If an employee complains about sexually hostile behavior in your workplace, promptly take action to eliminate the behavior. Avoid men's calendars in restrooms, and other reinforcement of sexist attitudes. Talk to the alleged victim of sexist behavior to try to resolve the issue before it goes too far. Even if the case does end up in court, your attempts to correct or alleviate the problem will count in your favor. For example, a (usually male) supervisor who repeatedly demands that a (usually) female employee go on a "date" with him can be considered to be demanding a quid pro quo of sexual favors, in order for her to obtain promotions or advancement. That's definitely illegal. Other cases may involve harassment on the basis of women being considered inferior on the job, not sexual harassment per se.
Recently, even the U.S. Supreme Court has gotten into the act. In a 9-0 decision in favor of an employee, anti-discrimination laws were affirmed in a decision on June 22nd, 2006. In the case of Burlington Northern vs. White, it was decided that workers can bring suit against their employer for retaliation, even if it did not involve firing or demoting of the worker. Plaintiff Sheila White can continue her lawsuit for a series of sexist harassment against her, involving her work at the Burlington Northern Railroad, in Memphis Tenn. (See NY Times, June 23, 2006).

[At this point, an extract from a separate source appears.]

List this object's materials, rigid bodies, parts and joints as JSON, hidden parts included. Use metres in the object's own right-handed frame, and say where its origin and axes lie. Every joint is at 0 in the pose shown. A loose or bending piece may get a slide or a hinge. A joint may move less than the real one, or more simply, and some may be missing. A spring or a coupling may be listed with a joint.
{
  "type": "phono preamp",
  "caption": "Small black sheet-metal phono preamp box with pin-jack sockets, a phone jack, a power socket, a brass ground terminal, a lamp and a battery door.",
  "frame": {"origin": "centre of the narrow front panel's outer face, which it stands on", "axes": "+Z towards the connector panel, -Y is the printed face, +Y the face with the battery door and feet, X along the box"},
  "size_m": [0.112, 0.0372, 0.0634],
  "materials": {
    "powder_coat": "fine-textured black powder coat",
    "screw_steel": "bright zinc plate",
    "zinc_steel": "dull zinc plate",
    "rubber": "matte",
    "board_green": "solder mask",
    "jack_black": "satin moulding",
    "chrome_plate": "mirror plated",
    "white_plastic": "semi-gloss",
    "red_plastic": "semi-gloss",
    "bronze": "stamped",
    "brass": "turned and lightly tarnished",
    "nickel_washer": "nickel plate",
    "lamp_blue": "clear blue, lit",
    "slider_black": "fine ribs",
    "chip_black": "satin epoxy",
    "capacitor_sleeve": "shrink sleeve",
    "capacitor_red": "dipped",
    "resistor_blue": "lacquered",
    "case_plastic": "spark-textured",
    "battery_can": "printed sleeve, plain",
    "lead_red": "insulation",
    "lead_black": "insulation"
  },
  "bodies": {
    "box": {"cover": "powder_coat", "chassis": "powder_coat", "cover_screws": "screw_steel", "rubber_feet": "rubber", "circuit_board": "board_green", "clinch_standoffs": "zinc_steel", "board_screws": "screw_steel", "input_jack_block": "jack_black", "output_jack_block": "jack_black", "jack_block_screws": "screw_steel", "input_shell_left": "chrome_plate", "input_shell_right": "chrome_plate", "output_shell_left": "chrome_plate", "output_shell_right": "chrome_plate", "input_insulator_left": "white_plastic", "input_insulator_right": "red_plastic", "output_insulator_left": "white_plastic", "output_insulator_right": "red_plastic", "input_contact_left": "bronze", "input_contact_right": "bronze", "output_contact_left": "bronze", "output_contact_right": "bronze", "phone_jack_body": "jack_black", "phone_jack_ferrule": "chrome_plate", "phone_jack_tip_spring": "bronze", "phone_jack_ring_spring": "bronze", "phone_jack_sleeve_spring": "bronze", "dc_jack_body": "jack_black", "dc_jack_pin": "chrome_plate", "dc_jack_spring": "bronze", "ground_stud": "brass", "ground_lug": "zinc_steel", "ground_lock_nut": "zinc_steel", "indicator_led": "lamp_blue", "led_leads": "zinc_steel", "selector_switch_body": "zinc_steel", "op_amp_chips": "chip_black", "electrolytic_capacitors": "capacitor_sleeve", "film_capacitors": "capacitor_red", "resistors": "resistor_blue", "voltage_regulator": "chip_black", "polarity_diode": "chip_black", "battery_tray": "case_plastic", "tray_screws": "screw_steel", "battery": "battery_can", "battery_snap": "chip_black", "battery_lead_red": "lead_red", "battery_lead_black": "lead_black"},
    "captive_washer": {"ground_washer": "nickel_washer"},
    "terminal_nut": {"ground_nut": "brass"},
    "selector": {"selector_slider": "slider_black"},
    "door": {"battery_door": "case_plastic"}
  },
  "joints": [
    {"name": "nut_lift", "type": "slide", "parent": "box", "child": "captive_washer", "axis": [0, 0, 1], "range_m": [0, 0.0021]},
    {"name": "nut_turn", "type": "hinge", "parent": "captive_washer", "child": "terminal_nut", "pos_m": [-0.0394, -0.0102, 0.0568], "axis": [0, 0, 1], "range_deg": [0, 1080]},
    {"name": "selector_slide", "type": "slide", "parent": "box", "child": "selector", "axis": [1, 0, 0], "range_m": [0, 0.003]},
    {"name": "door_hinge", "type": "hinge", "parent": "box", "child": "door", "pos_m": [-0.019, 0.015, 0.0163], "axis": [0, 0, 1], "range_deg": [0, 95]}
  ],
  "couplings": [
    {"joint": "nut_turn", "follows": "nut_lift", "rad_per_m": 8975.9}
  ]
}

Ms. White was hired as a track laborer, but was reassigned to operate a forklift. Her supervisor insulted her and when White complained, he was suspended for 10 days. Sounds like they did the right thing, but… Nevertheless, Ms. White was returned to only track labor. She filed a complaint with the Equal Employment Opportunity Commission, but was put under surveillance and suspended without pay. Her pay was reinstated after the decision was reversed after Christmas, but she suffered greatly because of the former decision. Even though the harasser of Ms. White was disciplined, she was not protected from further discrimination. This is a lesson for business owners to take note of, if they want to avoid legal suits.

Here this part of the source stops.